◆ **Exercise aim**: Below are some records; retype all of them exactly.

◆ **Information supplied**:
▬▬▬▬▬▬

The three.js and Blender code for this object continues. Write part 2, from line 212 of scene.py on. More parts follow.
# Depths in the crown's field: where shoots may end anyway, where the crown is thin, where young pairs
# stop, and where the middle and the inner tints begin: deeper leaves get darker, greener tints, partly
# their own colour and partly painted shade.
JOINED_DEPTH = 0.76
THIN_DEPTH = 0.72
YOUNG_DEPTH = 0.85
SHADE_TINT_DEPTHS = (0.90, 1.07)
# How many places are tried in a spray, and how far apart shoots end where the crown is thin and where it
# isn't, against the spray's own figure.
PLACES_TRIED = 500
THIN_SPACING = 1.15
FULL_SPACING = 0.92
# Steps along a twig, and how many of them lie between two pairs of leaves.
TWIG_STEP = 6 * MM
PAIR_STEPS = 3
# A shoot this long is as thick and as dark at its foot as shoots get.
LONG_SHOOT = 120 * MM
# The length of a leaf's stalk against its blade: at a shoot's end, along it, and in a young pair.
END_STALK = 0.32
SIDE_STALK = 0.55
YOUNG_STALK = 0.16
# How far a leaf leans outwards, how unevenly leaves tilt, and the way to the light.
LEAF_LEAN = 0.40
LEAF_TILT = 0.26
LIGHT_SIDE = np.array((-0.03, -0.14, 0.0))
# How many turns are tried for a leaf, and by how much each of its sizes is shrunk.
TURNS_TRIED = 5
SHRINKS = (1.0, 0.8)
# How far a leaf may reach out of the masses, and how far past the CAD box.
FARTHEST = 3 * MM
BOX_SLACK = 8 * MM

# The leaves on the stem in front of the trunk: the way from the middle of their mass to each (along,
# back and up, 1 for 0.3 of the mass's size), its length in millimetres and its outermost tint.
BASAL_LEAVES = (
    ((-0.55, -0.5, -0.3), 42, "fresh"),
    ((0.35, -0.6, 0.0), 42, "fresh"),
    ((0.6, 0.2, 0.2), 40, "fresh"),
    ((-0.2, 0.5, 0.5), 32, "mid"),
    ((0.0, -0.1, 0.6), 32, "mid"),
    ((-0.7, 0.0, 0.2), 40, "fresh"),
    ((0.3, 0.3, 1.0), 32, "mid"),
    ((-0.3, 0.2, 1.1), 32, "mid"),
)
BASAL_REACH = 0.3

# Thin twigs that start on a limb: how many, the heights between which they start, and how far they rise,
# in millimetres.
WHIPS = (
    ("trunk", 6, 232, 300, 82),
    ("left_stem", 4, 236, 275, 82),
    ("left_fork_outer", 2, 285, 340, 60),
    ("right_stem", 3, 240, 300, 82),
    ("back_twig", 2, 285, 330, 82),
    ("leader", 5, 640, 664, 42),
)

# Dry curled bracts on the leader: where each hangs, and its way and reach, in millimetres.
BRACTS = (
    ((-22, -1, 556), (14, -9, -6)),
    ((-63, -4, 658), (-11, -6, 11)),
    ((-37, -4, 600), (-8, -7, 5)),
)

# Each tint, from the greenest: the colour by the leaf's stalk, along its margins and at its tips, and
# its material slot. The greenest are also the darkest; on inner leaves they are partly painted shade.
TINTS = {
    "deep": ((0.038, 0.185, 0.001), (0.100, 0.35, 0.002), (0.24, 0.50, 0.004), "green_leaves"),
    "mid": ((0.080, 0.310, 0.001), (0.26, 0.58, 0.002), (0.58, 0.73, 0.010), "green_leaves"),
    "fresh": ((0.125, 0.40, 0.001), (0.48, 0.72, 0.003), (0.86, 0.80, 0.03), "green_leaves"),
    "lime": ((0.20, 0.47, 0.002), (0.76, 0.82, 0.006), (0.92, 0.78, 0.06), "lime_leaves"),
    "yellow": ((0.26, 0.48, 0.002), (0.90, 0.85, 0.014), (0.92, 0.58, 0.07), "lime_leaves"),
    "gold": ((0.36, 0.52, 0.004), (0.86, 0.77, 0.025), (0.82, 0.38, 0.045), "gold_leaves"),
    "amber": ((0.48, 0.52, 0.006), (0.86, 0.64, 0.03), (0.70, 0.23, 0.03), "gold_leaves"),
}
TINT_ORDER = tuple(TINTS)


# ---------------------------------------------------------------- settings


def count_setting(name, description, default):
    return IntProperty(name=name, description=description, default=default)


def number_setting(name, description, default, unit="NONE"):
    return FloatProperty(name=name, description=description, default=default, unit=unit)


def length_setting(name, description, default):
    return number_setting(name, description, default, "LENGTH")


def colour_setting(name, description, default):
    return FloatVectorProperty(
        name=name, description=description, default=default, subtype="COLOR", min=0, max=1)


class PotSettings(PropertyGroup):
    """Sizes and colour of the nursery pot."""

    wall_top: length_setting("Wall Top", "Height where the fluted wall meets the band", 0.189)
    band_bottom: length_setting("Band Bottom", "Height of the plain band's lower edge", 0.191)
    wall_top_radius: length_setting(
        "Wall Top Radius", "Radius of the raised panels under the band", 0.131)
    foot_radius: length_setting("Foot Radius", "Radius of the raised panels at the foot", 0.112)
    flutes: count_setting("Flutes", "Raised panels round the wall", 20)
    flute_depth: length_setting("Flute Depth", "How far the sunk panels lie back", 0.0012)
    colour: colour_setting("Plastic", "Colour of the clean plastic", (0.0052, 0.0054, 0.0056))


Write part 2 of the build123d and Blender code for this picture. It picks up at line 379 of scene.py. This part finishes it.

▬▬▬▬▬▬

◆ **Worked answer**:
The three.js and Blender code for this object continues. Write part 2, from line 212 of scene.py on. More parts follow.
# Depths in the crown's field: where shoots may end anyway, where the crown is thin, where young pairs
# stop, and where the middle and the inner tints begin: deeper leaves get darker, greener tints, partly
# their own colour and partly painted shade.
JOINED_DEPTH = 0.76
THIN_DEPTH = 0.72
YOUNG_DEPTH = 0.85
SHADE_TINT_DEPTHS = (0.90, 1.07)
# How many places are tried in a spray, and how far apart shoots end where the crown is thin and where it
# isn't, against the spray's own figure.
PLACES_TRIED = 500
THIN_SPACING = 1.15
FULL_SPACING = 0.92
# Steps along a twig, and how many of them lie between two pairs of leaves.
TWIG_STEP = 6 * MM
PAIR_STEPS = 3
# A shoot this long is as thick and as dark at its foot as shoots get.
LONG_SHOOT = 120 * MM
# The length of a leaf's stalk against its blade: at a shoot's end, along it, and in a young pair.
END_STALK = 0.32
SIDE_STALK = 0.55
YOUNG_STALK = 0.16
# How far a leaf leans outwards, how unevenly leaves tilt, and the way to the light.
LEAF_LEAN = 0.40
LEAF_TILT = 0.26
LIGHT_SIDE = np.array((-0.03, -0.14, 0.0))
# How many turns are tried for a leaf, and by how much each of its sizes is shrunk.
TURNS_TRIED = 5
SHRINKS = (1.0, 0.8)
# How far a leaf may reach out of the masses, and how far past the CAD box.
FARTHEST = 3 * MM
BOX_SLACK = 8 * MM

# The leaves on the stem in front of the trunk: the way from the middle of their mass to each (along,
# back and up, 1 for 0.3 of the mass's size), its length in millimetres and its outermost tint.
BASAL_LEAVES = (
    ((-0.55, -0.5, -0.3), 42, "fresh"),
    ((0.35, -0.6, 0.0), 42, "fresh"),
    ((0.6, 0.2, 0.2), 40, "fresh"),
    ((-0.2, 0.5, 0.5), 32, "mid"),
    ((0.0, -0.1, 0.6), 32, "mid"),
    ((-0.7, 0.0, 0.2), 40, "fresh"),
    ((0.3, 0.3, 1.0), 32, "mid"),
    ((-0.3, 0.2, 1.1), 32, "mid"),
)
BASAL_REACH = 0.3

# Thin twigs that start on a limb: how many, the heights between which they start, and how far they rise,
# in millimetres.
WHIPS = (
    ("trunk", 6, 232, 300, 82),
    ("left_stem", 4, 236, 275, 82),
    ("left_fork_outer", 2, 285, 340, 60),
    ("right_stem", 3, 240, 300, 82),
    ("back_twig", 2, 285, 330, 82),
    ("leader", 5, 640, 664, 42),
)

# Dry curled bracts on the leader: where each hangs, and its way and reach, in millimetres.
BRACTS = (
    ((-22, -1, 556), (14, -9, -6)),
    ((-63, -4, 658), (-11, -6, 11)),
    ((-37, -4, 600), (-8, -7, 5)),
)

# Each tint, from the greenest: the colour by the leaf's stalk, along its margins and at its tips, and
# its material slot. The greenest are also the darkest; on inner leaves they are partly painted shade.
TINTS = {
    "deep": ((0.038, 0.185, 0.001), (0.100, 0.35, 0.002), (0.24, 0.50, 0.004), "green_leaves"),
    "mid": ((0.080, 0.310, 0.001), (0.26, 0.58, 0.002), (0.58, 0.73, 0.010), "green_leaves"),
    "fresh": ((0.125, 0.40, 0.001), (0.48, 0.72, 0.003), (0.86, 0.80, 0.03), "green_leaves"),
    "lime": ((0.20, 0.47, 0.002), (0.76, 0.82, 0.006), (0.92, 0.78, 0.06), "lime_leaves"),
    "yellow": ((0.26, 0.48, 0.002), (0.90, 0.85, 0.014), (0.92, 0.58, 0.07), "lime_leaves"),
    "gold": ((0.36, 0.52, 0.004), (0.86, 0.77, 0.025), (0.82, 0.38, 0.045), "gold_leaves"),
    "amber": ((0.48, 0.52, 0.006), (0.86, 0.64, 0.03), (0.70, 0.23, 0.03), "gold_leaves"),
}
TINT_ORDER = tuple(TINTS)


# ---------------------------------------------------------------- settings


def count_setting(name, description, default):
    return IntProperty(name=name, description=description, default=default)


def number_setting(name, description, default, unit="NONE"):
    return FloatProperty(name=name, description=description, default=default, unit=unit)


def length_setting(name, description, default):
    return number_setting(name, description, default, "LENGTH")


def colour_setting(name, description, default):
    return FloatVectorProperty(
        name=name, description=description, default=default, subtype="COLOR", min=0, max=1)


class PotSettings(PropertyGroup):
    """Sizes and colour of the nursery pot."""

    wall_top: length_setting("Wall Top", "Height where the fluted wall meets the band", 0.189)
    band_bottom: length_setting("Band Bottom", "Height of the plain band's lower edge", 0.191)
    wall_top_radius: length_setting(
        "Wall Top Radius", "Radius of the raised panels under the band", 0.131)
    foot_radius: length_setting("Foot Radius", "Radius of the raised panels at the foot", 0.112)
    flutes: count_setting("Flutes", "Raised panels round the wall", 20)
    flute_depth: length_setting("Flute Depth", "How far the sunk panels lie back", 0.0012)
    colour: colour_setting("Plastic", "Colour of the clean plastic", (0.0052, 0.0054, 0.0056))


Write part 2 of the build123d and Blender code for this picture. It picks up at line 379 of scene.py. This part finishes it.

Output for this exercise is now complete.